Carthage continued to expand absorbing most Phoenician cities in the western Mediterranean.

Several more wars were fought between Syracuse and Carthage, but the one with the largest impact was Agathocles' invasion of Africa. In 311-310 BC Carthaginian Africa was invaded by 13,500 men and 60 ships under his command. 

Agathocles, a tyrant of Syracuse, came to power through trickery and lost almost all the Sicilian cities besides Syracuse, his expeditionary force managed to slip out to Africa past the Punic blockading force. 

Agathocles defeated Punic armies numerous times, and the Punic army in Sicily was in shambles. Libyans and the Greek city Cyrene rallied to Agathocles' aid and his army grew even larger. Bomilcar, a Punic general, tried to seize Carthage in a violent coup, but he was defeated by the Carthaginian citizens.

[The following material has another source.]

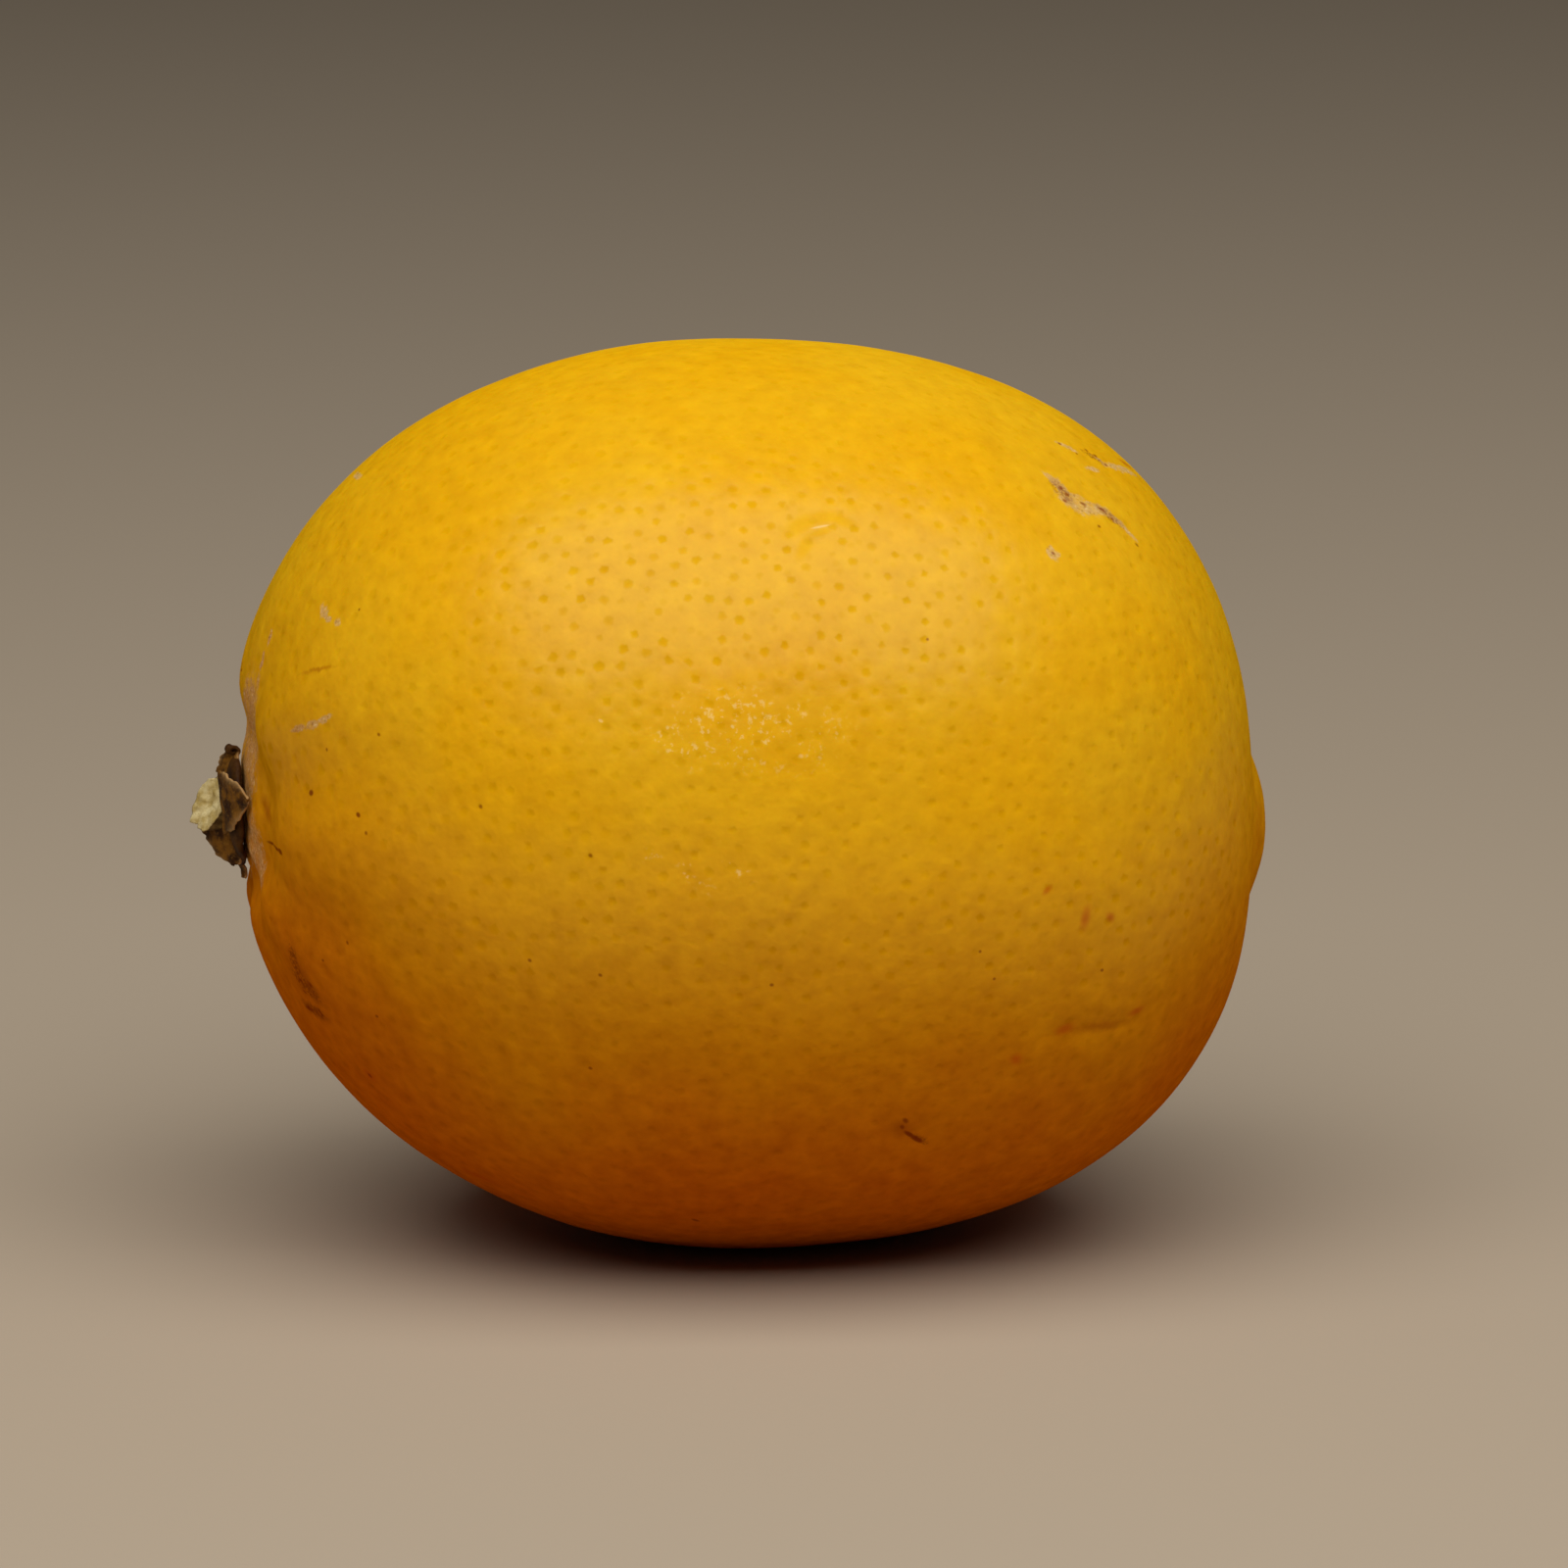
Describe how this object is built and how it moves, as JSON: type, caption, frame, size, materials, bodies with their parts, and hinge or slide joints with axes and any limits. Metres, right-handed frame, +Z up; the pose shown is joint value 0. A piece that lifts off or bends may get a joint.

Agathocles, hearing that his remaining cities in Sicily had claimed independence, left for Sicily and left the army under his son Archagathus. The Carthaginians split their army into thirds each having one sphere of land, Archagathus did the same and several of his detachments were destroyed by Punic forces. 

When Agathocles returned there was nothing he could do. He fled to Sicily leaving two sons and his army in Africa. His sons were killed and the army surrendered to Carthage.

Agathocles' men were either recruited into the Carthaginian army, settled in Sicily, put on work detail, or crucified. A peace was made soon after, Agathocles recognized all Punic possessions in Sicily and they paid him an amount of gold and grain. In this way, the first invasion of Africa was defeated. The Numidian and Libyan revolts were also put down afterwards.

The years went by and Carthage now had all most of Sardinia and Corsica, the western half of Sicily and some of Southeastern Spain. Carthage had also expanded its African holdings greatly acquiring much of northern Africa.

In the early third century, Rome tried to conquer the Greek cities of Italy also known as Magna Graecia. Pyrrhus took control of the coalition army and defeated Rome twice. Carthage offered Punic intervention but Rome rejected this.

At this time, another treaty was made between Carthage and Rome promising mutual cooperation militarily against Pyrrhus and agreeing to the same economic terms as previously agreed upon in the last treaty. Pyrrhus landed in Sicily in 278 BC. All Carthaginian cities in Sicily besides Lilybaeum fell quickly to the invader. Pyrrhus' heavy handed actions alienated his Sicilian allies and he decided to sail back to Italy. The Carthaginians provided the Romans naval support and eventually Pyrrhus was defeated at Beneventum in 275 BC.

Punic control was eventually reestablished after Pyrrhus left. So after two massively costly wars, Carthage once again had peace. This was not to last, however, as a group called the Mamertines murdered the original male citizens of Messana and took over. This would be a cataclysmic event that would set the stage for three wars that would change the world forever.